▶ **What the task asks**: Copy the full set of lines exactly as given.

▶ **Collected material**:
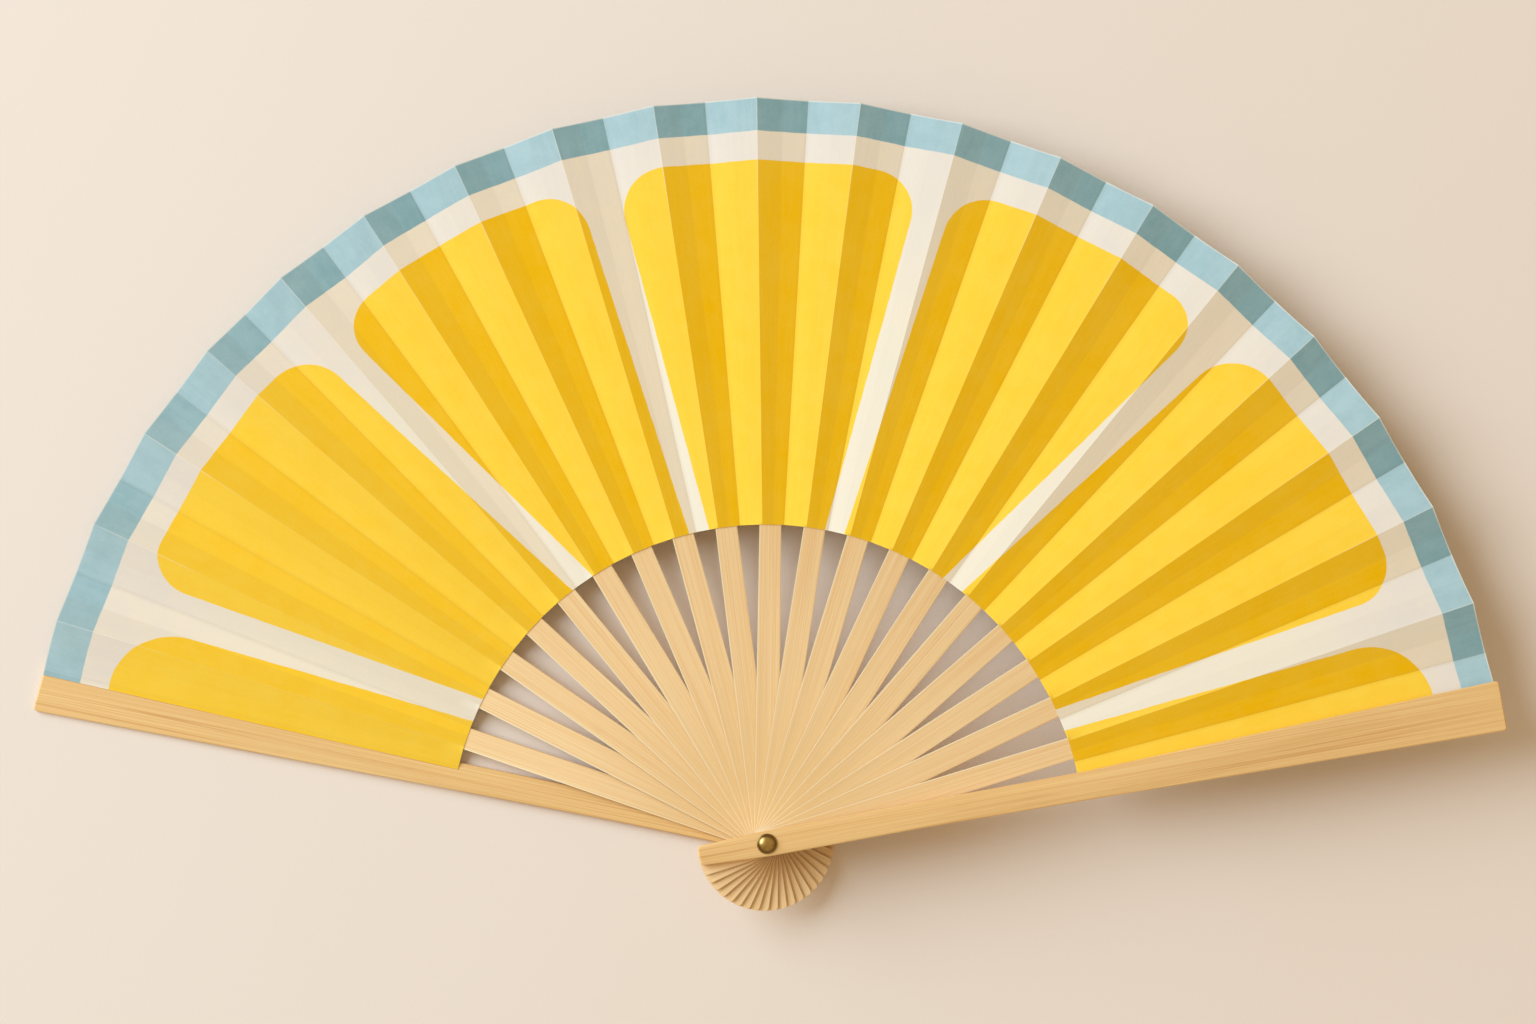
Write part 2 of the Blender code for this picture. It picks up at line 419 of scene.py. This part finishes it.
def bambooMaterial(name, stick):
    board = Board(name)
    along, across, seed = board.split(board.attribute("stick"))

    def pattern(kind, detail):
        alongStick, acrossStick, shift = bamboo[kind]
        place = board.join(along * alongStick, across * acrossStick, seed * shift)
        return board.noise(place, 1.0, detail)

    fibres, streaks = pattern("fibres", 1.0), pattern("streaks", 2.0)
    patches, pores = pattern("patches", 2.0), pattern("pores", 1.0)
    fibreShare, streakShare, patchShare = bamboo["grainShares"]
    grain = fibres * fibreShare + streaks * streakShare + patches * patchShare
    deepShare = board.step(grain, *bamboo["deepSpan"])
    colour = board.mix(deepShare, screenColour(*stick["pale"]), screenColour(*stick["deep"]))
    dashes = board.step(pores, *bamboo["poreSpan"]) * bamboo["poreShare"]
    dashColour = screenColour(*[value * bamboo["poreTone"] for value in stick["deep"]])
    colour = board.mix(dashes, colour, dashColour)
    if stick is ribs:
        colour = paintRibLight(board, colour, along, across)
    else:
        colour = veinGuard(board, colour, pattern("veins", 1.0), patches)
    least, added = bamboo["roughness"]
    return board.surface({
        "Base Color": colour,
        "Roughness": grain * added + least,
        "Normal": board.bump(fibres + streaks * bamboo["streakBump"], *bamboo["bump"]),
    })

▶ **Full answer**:
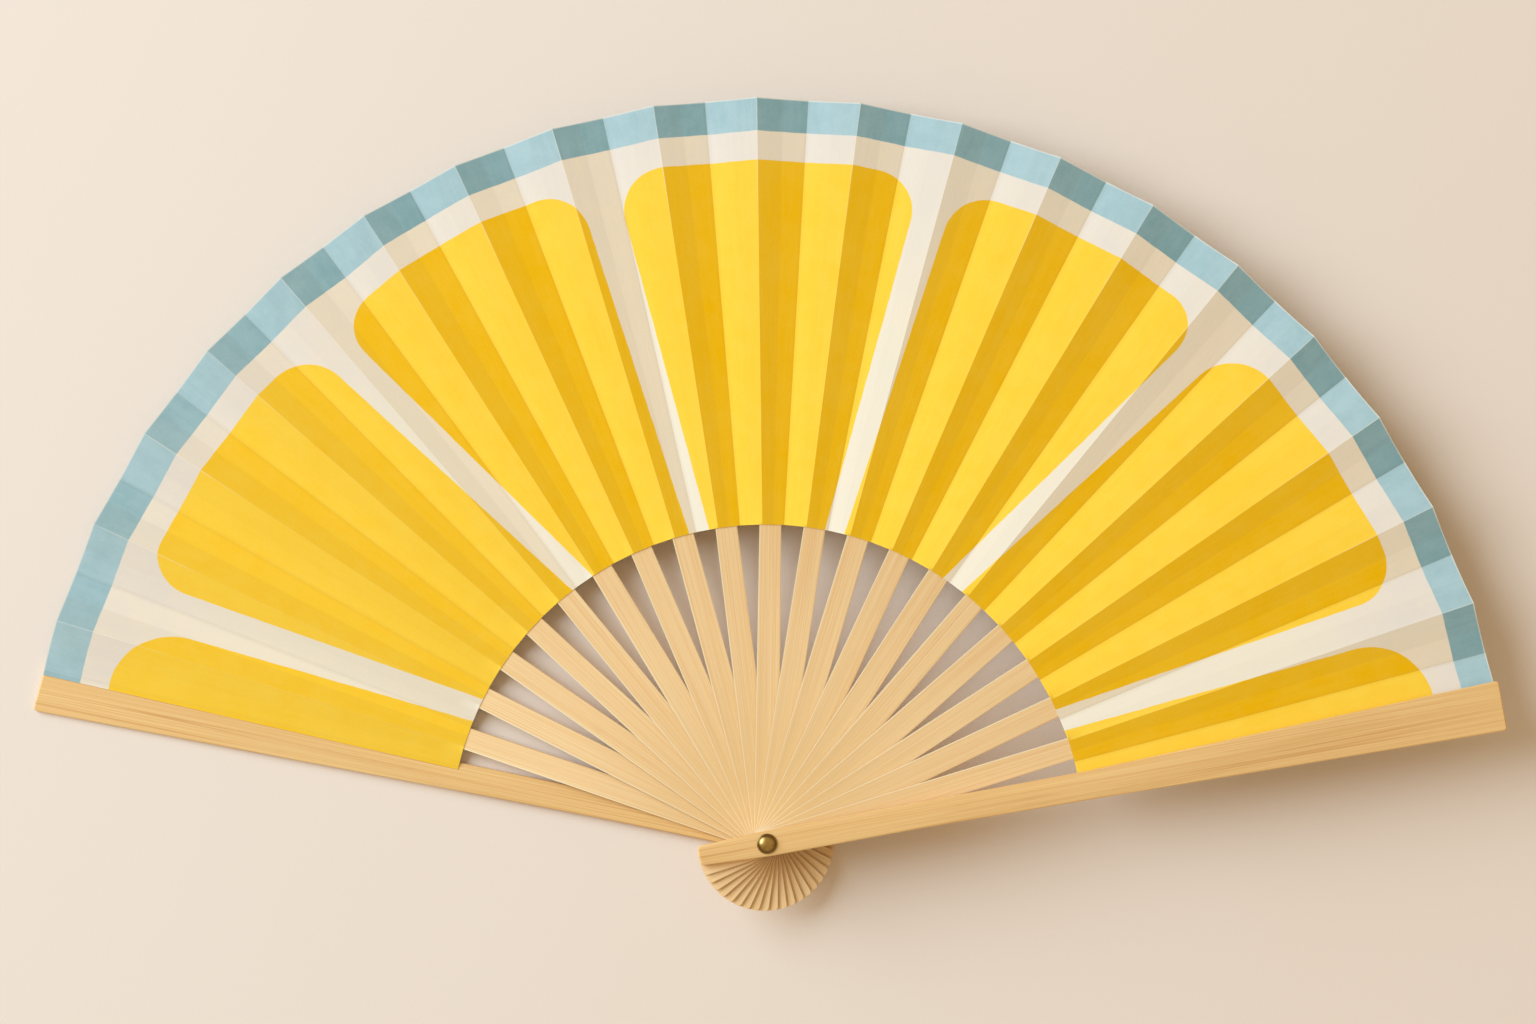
Write part 2 of the Blender code for this picture. It picks up at line 419 of scene.py. This part finishes it.
def bambooMaterial(name, stick):
    board = Board(name)
    along, across, seed = board.split(board.attribute("stick"))

    def pattern(kind, detail):
        alongStick, acrossStick, shift = bamboo[kind]
        place = board.join(along * alongStick, across * acrossStick, seed * shift)
        return board.noise(place, 1.0, detail)

    fibres, streaks = pattern("fibres", 1.0), pattern("streaks", 2.0)
    patches, pores = pattern("patches", 2.0), pattern("pores", 1.0)
    fibreShare, streakShare, patchShare = bamboo["grainShares"]
    grain = fibres * fibreShare + streaks * streakShare + patches * patchShare
    deepShare = board.step(grain, *bamboo["deepSpan"])
    colour = board.mix(deepShare, screenColour(*stick["pale"]), screenColour(*stick["deep"]))
    dashes = board.step(pores, *bamboo["poreSpan"]) * bamboo["poreShare"]
    dashColour = screenColour(*[value * bamboo["poreTone"] for value in stick["deep"]])
    colour = board.mix(dashes, colour, dashColour)
    if stick is ribs:
        colour = paintRibLight(board, colour, along, across)
    else:
        colour = veinGuard(board, colour, pattern("veins", 1.0), patches)
    least, added = bamboo["roughness"]
    return board.surface({
        "Base Color": colour,
        "Roughness": grain * added + least,
        "Normal": board.bump(fibres + streaks * bamboo["streakBump"], *bamboo["bump"]),
    })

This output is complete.